● DIRECTIONS
Tally the lines holding "FreeCAD" and state only that figure.

● RECORDS TO USE
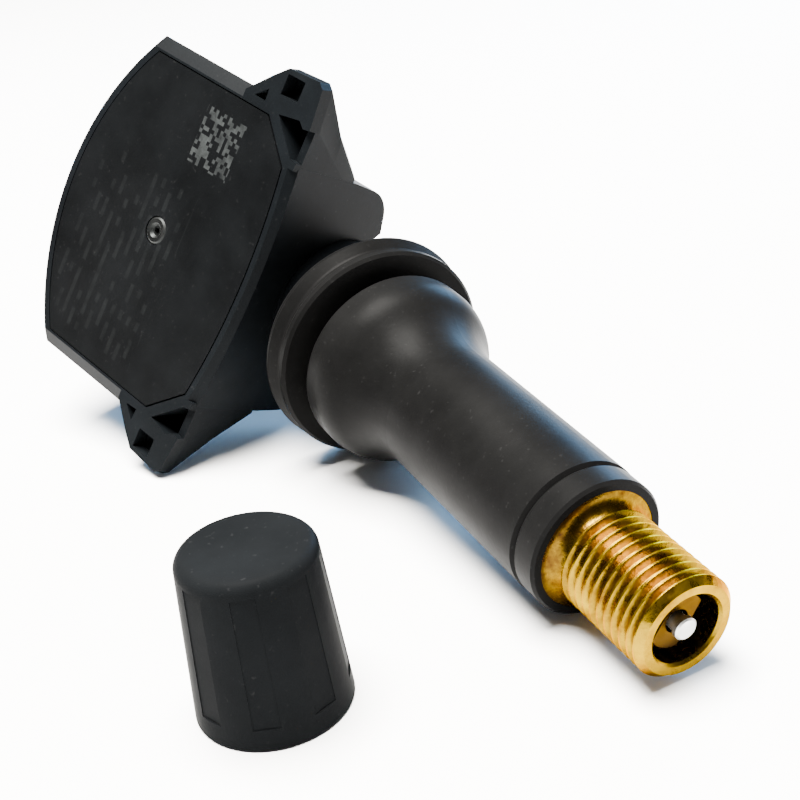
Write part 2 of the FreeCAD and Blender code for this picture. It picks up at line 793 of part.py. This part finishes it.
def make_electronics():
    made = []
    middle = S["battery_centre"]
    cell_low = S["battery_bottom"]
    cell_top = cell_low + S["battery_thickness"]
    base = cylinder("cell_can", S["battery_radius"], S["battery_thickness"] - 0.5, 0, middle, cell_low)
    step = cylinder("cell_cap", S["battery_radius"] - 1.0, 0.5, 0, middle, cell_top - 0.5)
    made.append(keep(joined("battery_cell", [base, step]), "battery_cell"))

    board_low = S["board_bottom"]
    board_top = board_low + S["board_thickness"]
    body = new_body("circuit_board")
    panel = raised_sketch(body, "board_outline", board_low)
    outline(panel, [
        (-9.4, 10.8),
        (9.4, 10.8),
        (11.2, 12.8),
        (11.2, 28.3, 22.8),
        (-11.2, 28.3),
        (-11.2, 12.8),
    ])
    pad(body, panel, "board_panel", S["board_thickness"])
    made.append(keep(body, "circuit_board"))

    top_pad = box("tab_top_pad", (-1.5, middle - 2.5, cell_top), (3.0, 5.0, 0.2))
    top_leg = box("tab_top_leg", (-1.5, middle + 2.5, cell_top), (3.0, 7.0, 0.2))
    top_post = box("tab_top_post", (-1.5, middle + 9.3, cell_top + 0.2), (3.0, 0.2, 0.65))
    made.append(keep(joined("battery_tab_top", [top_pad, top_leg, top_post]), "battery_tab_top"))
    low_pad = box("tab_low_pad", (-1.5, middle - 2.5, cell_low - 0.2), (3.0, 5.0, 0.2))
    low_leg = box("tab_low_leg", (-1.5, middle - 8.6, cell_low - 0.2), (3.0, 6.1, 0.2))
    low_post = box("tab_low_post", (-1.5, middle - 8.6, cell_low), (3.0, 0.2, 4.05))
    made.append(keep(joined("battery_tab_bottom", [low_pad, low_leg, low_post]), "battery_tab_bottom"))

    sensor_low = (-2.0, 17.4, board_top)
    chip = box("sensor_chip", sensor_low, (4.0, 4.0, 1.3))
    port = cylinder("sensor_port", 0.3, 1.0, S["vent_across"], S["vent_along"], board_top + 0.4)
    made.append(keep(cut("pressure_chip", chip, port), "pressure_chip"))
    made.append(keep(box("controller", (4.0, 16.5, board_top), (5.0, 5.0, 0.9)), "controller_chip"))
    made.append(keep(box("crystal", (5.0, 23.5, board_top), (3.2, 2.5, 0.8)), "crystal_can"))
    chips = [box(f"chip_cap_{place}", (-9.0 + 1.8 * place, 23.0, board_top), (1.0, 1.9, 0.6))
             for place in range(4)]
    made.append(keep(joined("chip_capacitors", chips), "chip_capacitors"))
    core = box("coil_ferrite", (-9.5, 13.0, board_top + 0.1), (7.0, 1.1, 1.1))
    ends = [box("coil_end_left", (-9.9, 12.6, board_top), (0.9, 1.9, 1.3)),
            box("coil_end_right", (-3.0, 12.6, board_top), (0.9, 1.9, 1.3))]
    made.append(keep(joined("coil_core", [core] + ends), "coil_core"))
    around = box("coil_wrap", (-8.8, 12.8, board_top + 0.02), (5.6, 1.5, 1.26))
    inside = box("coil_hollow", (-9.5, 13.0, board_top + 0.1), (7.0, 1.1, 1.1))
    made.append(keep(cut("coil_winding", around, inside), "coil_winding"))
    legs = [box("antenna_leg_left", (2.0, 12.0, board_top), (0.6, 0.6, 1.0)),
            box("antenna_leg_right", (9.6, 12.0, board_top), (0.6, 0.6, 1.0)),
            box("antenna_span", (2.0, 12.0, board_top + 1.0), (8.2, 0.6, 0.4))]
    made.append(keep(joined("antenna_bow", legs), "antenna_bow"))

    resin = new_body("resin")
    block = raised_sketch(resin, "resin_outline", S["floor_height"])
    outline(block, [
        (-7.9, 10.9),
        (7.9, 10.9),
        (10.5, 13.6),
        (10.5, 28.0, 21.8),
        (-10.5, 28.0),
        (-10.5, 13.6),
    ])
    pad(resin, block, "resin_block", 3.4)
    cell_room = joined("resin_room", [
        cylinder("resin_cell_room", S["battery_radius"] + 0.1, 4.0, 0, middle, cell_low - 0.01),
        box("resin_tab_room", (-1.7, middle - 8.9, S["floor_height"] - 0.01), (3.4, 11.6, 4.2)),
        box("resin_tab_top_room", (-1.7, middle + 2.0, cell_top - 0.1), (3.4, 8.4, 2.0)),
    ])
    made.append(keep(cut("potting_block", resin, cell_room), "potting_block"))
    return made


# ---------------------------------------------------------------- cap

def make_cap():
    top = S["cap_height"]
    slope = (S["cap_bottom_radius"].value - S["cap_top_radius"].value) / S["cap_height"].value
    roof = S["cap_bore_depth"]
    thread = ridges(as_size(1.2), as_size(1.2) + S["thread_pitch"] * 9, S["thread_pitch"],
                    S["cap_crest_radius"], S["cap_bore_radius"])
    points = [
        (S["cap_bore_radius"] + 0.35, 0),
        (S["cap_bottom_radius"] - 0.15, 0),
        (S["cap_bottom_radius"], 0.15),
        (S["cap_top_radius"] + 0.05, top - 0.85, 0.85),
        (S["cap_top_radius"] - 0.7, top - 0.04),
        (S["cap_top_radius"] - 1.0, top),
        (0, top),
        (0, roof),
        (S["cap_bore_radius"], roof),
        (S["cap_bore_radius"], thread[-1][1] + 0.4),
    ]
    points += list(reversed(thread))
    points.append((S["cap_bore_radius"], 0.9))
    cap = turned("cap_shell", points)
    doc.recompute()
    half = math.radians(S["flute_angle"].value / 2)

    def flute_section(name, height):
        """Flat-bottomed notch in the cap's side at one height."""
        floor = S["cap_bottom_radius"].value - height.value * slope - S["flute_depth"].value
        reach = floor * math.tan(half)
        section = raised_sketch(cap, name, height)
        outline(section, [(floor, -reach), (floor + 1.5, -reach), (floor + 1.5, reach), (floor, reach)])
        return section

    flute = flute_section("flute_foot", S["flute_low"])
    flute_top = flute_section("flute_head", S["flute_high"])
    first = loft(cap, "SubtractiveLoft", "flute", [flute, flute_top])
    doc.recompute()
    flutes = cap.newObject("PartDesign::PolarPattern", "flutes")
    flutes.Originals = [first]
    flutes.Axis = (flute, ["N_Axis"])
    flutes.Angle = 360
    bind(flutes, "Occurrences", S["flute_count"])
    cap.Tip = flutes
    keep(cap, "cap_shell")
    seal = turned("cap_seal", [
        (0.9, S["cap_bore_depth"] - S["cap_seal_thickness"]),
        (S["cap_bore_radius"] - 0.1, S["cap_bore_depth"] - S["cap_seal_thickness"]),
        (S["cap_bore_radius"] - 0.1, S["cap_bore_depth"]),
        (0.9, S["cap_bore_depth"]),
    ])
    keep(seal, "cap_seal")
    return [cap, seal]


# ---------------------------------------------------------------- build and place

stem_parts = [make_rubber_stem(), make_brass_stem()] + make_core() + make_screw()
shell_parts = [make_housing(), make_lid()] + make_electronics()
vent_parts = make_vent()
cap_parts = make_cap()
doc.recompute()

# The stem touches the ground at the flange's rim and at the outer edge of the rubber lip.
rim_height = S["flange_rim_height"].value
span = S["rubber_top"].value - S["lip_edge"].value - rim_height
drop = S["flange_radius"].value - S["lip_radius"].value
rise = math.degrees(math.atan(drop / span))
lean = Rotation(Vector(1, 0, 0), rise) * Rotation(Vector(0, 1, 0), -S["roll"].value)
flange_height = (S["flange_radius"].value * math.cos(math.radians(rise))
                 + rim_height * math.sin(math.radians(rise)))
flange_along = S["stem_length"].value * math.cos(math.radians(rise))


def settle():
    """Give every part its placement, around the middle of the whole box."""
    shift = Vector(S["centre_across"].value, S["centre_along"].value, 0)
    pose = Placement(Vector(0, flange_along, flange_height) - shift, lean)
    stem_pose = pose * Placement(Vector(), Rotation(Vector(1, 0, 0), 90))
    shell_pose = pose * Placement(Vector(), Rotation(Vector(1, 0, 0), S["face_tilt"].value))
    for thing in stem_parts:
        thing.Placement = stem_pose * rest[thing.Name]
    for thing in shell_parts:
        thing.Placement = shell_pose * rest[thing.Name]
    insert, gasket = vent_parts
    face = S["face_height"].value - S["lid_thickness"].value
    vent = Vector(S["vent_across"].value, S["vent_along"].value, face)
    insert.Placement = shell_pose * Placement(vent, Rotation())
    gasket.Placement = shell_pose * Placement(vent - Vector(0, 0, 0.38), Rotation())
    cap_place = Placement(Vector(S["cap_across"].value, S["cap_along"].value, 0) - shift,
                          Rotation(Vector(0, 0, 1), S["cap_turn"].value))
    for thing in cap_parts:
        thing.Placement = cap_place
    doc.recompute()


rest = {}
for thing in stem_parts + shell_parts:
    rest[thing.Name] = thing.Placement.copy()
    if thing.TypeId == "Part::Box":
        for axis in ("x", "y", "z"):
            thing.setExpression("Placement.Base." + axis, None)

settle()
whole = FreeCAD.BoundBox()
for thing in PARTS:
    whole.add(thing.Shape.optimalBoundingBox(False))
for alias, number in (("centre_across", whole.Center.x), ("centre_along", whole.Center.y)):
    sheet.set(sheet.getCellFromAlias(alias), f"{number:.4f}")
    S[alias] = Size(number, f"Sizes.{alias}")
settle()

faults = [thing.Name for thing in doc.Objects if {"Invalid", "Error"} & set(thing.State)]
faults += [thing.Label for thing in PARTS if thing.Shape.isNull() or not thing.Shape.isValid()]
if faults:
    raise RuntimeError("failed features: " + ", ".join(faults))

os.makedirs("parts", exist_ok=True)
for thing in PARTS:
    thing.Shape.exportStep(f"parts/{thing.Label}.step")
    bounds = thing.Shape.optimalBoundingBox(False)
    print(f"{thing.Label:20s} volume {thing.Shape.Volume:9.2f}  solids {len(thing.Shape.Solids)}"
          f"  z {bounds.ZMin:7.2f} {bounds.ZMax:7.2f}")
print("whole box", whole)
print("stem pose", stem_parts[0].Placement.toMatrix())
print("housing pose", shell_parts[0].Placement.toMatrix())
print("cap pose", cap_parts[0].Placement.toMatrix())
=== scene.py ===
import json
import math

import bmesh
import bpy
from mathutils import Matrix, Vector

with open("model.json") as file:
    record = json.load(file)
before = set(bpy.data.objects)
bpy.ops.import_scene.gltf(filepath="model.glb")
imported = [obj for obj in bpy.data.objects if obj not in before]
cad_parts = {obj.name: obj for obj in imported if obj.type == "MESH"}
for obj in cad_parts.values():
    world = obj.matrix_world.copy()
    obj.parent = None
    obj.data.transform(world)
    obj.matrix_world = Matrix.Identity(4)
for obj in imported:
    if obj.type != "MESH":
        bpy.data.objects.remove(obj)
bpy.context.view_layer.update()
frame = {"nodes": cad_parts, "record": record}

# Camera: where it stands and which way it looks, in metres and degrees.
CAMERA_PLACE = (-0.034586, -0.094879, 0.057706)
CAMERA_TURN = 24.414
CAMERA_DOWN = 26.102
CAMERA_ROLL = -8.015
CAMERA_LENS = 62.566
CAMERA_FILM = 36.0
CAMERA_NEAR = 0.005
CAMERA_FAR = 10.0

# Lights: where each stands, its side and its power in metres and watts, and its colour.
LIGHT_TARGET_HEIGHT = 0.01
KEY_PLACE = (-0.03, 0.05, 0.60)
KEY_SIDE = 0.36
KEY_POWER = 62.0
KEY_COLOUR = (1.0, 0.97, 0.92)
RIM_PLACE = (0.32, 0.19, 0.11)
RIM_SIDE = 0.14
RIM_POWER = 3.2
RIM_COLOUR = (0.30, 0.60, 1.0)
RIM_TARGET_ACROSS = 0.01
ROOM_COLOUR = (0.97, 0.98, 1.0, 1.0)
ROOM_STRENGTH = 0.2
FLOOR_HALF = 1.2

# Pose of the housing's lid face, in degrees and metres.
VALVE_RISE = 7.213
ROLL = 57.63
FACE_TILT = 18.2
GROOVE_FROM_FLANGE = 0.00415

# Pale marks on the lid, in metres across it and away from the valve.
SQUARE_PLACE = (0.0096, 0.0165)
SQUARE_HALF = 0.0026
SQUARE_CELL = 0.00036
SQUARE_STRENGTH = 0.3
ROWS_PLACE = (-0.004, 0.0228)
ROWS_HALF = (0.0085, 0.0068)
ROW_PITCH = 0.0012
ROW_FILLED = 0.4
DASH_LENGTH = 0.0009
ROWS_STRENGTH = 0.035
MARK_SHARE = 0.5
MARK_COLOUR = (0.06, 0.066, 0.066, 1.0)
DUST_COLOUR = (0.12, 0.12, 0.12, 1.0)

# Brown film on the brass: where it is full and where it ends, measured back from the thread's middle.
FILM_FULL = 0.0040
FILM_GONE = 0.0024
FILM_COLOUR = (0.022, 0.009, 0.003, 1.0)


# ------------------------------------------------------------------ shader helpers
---
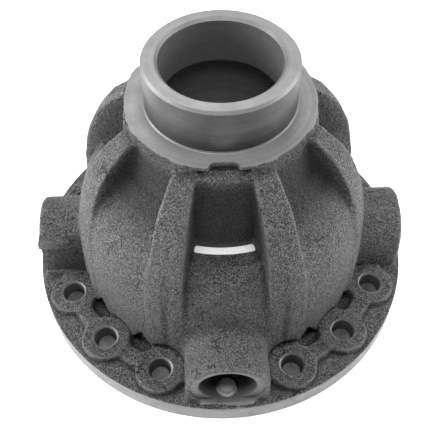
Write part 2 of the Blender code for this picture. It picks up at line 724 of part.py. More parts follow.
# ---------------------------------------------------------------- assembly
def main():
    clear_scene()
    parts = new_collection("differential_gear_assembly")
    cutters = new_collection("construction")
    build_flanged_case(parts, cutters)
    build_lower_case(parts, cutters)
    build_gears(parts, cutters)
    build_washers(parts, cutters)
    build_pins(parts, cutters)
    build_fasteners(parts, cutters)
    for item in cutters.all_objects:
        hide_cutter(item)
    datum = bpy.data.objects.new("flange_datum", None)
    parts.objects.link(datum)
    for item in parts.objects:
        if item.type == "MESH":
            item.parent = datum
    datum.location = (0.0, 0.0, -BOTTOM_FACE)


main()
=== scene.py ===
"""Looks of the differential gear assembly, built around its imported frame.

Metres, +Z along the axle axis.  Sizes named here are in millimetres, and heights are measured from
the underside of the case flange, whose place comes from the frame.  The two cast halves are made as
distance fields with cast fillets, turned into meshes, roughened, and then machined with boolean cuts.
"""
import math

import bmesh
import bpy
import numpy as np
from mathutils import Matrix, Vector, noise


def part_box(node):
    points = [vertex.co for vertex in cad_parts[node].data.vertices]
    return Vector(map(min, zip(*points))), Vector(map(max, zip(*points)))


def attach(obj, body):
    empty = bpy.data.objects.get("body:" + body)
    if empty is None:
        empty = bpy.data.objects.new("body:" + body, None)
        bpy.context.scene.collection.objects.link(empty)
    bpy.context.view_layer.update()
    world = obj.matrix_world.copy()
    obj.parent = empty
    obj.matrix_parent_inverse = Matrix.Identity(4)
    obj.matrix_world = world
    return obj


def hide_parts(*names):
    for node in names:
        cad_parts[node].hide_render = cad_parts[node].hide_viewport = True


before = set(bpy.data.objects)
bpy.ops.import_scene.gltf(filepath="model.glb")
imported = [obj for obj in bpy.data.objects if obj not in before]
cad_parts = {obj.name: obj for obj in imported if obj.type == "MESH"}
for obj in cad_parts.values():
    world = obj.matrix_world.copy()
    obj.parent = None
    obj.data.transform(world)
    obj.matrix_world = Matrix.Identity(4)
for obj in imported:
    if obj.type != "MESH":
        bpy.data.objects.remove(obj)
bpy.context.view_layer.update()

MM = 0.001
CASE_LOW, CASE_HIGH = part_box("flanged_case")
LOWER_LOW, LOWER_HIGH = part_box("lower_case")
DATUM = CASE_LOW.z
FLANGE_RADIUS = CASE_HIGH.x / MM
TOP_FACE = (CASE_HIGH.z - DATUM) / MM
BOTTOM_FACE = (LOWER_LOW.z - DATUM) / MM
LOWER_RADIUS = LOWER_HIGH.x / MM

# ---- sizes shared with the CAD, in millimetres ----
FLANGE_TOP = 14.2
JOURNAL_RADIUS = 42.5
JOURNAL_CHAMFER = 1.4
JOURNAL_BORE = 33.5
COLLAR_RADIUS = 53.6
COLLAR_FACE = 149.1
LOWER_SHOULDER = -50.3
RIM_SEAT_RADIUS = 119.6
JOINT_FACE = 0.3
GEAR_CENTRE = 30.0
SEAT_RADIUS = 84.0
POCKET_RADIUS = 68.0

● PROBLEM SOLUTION
2